NEW YORK (Reuters) - The stock index futures dipped slightly on Friday as investors remained cautious ahead of a key monthly jobs report which was expected to have been impacted by Sandy, a massive storm that swept through the U.S. Northeast.


U.S. non-farm employment, due at 8:30 a.m. ET (1330 GMT), is forecast to have risen by 93,000 jobs in November after gaining 171,000 in October, according to a Reuters survey. The unemployment rate is seen holding steady at 7.9 percent.


Superstorm Sandy, which caused widespread damage and power outages, likely put a dent in U.S. jobs growth in November, temporarily interrupting a recently established trend of modestly rising payrolls.


Also to be released Friday is the Thomson Reuters/University of Michigan's consumer sentiment index, at 9:55 a.m. ET (1455 GMT). Economists surveyed by Reuters expect a preliminary December reading of 82.4 from 82.7 a month earlier.


S&P 500 futures fell 2.2 points and were below in terms of fair value, a formula that evaluates pricing by taking into account interest rates, dividends and time to expiration on the contract. Dow Jones industrial average futures fell 10 points, and Nasdaq 100 futures dropped 2.50 points.

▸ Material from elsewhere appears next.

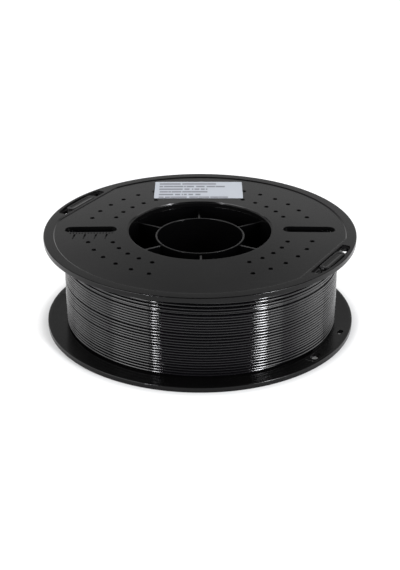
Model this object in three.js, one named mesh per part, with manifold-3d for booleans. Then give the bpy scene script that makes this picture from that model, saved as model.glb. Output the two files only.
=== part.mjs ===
// A 1 kg filament spool: two identical flanges bonded to a webbed drum, wound with 1.75 mm
// filament, with a paper label on the upper flange. Millimetres, +Z up.
// The spool stands on its lower rim: z = 0 is the floor and the Z axis is the spool's own axis.
import * as THREE from 'three';
import { mergeVertices } from 'three/addons/utils/BufferGeometryUtils.js';
import Module from 'manifold-3d';

// ---------- driving dimensions ----------
const WIDTH = 62.6; // over both rims
const FIT_GAP = 0.3; // between pieces that touch
const ROUND_SIDES = 60;

// flange, measured from the top of its rim inwards
const RIM_RADIUS = 100;
const RIM_THICKNESS = 3.6;
const RIM_EDGE_ROUND = 1.0;
const RIM_LAND_INNER = 95.5; // the flat on which the spool stands
const DISC_RADIUS = 94.5; // the recessed disc inside the rim
const DISC_DROP = 0.8;
const DISC_THICKNESS = 2.4;
const INNER_FACE = DISC_DROP + DISC_THICKNESS; // depth of the face that meets the filament
const LIP_RADIUS = 97.2; // a low lip round the inner face, out to the rim
const LIP_RUN = 0.6;
const HUB_HOLE_RADIUS = 47;
const HUB_HOLE_CHAMFER = 0.4;

// the two raised segments of the rim and the filament clip in each
const SEGMENT_ANGLES = [150, -30];
const SEGMENT_CHORD = 87.3; // distance of its straight edge from the axis
const SEGMENT_ARC = 97;
const CLIP_CHORD = 89.2;
const CLIP_ARC = 97.6;
const CLIP_HALF_LENGTH = 23;
const CLIP_DEPTH = 2.4;
const CLIP_LINE = 92.6; // distance of the clip's bar and holes from the axis
const CLIP_HOLE = { offset: 18.4, length: 7.5, width: 4 };
const CLIP_BAR = { length: 29, width: 4, drop: 1.0 };
const BOSS_MARGIN = 0.8; // the clip's floor shows on the inner face as a low boss
const BOSS_HEIGHT = 0.6;

// openings in the flange's disc
const SLOT = { inner: 53.3, outer: 86.7, width: 8.6 };
const TICK = { radii: [59.5, 66.3, 73.3, 80], offset: 11, length: 5, width: 1, depth: 0.4 };
const HOLE_RADIUS = 1.5;
const HOLE_SIDES = 6;
const HOLE_ROWS = [
  { radius: 73, first: 15.5, step: 9.9, count: 6 },
  { radius: 58.4, first: 20.2, step: 9.9, count: 5 },
];

// drum: barrel, bore sleeve and the webs between them
const BARREL_INNER = 46;
const BARREL_OUTER = 49;
const SPIGOT_OUTER = 47.5;
const SOCKET_INNER = SPIGOT_OUTER + FIT_GAP;
const SOCKET_HEIGHT = 4;
const SLEEVE_INNER = 27.5;
const SLEEVE_OUTER = 29.2;
const SLEEVE_DROP = 4.4; // of its ends below the rims
const WEB_THICKNESS = 1.5;
const WEB_ANGLES = [30, 90, 150, 210, 270, 330];

// filament: a plain core with its outer layer of turns
const FILAMENT_DIAMETER = 1.75;
const WINDING_RADIUS = 87.45;
const CORE_RADIUS = 84.6;
const LOOPS = 24;
const LOOP_STEPS = 24;
const TUBE_SIDES = 6;
const LAYER_START = 90; // degrees: both ends of the layer lie at the back
const DIVE_RADIUS = 2; // of the bend where the layer's first end goes down into the core
const DIVE_STEPS = 4;
const PIT_RADIUS = 1.5;
const LEAST_GAP_ALLOWED = 0.4;

// label
const LABEL = { width: 62, depth: 33, x: -1.1, y: 69, corner: 1, thickness: 0.2 };

// ---------- helpers ----------
const wasm = await Module();
wasm.setup();
const { Manifold, Mesh: SolidMesh } = wasm;
const radians = THREE.MathUtils.degToRad;

function signedVolume(geometry) {
  const position = geometry.attributes.position;
  const index = geometry.index.array;
  const corner = [new THREE.Vector3(), new THREE.Vector3(), new THREE.Vector3()];
  let sum = 0;
  for (let i = 0; i < index.length; i += 3) {
    corner.forEach((point, k) => point.fromBufferAttribute(position, index[i + k]));
    sum += corner[0].dot(corner[1].clone().cross(corner[2])) / 6;
  }
  return sum;
}

// a closed geometry with merged corners and its faces pointing out
function closed(geometry) {
  geometry.deleteAttribute('normal');
  geometry.deleteAttribute('uv');
  const merged = mergeVertices(geometry, 1e-4);
  if (signedVolume(merged) < 0) merged.setIndex(Array.from(merged.index.array).reverse());
  return merged;
}

function solid(geometry) {
  const merged = closed(geometry);
  const vertProperties = new Float32Array(merged.attributes.position.array);
  const triVerts = new Uint32Array(merged.index.array);
  return new Manifold(new SolidMesh({ numProp: 3, vertProperties, triVerts }));
}

function geometryOf(manifold) {
  const { vertProperties, triVerts } = manifold.getMesh();
  const geometry = new THREE.BufferGeometry();
  geometry.setAttribute('position', new THREE.BufferAttribute(vertProperties, 3));
  geometry.setIndex(new THREE.BufferAttribute(triVerts, 1));
  geometry.computeVertexNormals();
  return geometry;
}

// a ring round Z from a closed profile of [radius, height] points
function ring(profile) {
  const points = [...profile, profile[0]].map(([radius, height]) => new THREE.Vector2(radius, height));
  return new THREE.LatheGeometry(points, ROUND_SIDES).rotateX(Math.PI / 2);
}

function prism(shape, bottom, top, curveSegments = 4) {
  const options = { depth: top - bottom, bevelEnabled: false, curveSegments };
  return new THREE.ExtrudeGeometry(shape, options).translate(0, 0, bottom);
}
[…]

European shares fell Friday after Germany's central bank slashed its growth forecasts, and as investors booked profits on concerns U.S. jobs data may disappoint.


The Bundesbank cut its growth outlook for Germany, the euro zone's largest economy, on Friday, less than 24 hours after the European Central Bank slashed its own forecasts for the bloc, darkening the prospects for European corporate profits next year.


Amarin Corporation shares fell 18.5 percent to $9.74 in premarket trading after the bio-pharmaceutical company raised $100 million in financing to help it launch its heart drug Vascepa but disappointed investors who had hoped for a sale or partnership.


Netflix Inc will be in focus. The company said Thursday securities regulators warned they may bring civil action against the firm and its chief executive for violating public disclosure rules with a Facebook post. The case raises questions about how public companies communicate on social media.


Gun marker Smith & Wesson posted revenue that beat Wall Street estimates on continued demand for its pistols and sporting rifles. The company also raised its full-year profit outlook.


U.S. stocks closed modestly higher in thin trading Thursday as a rebound in shares of Apple lifted technology shares.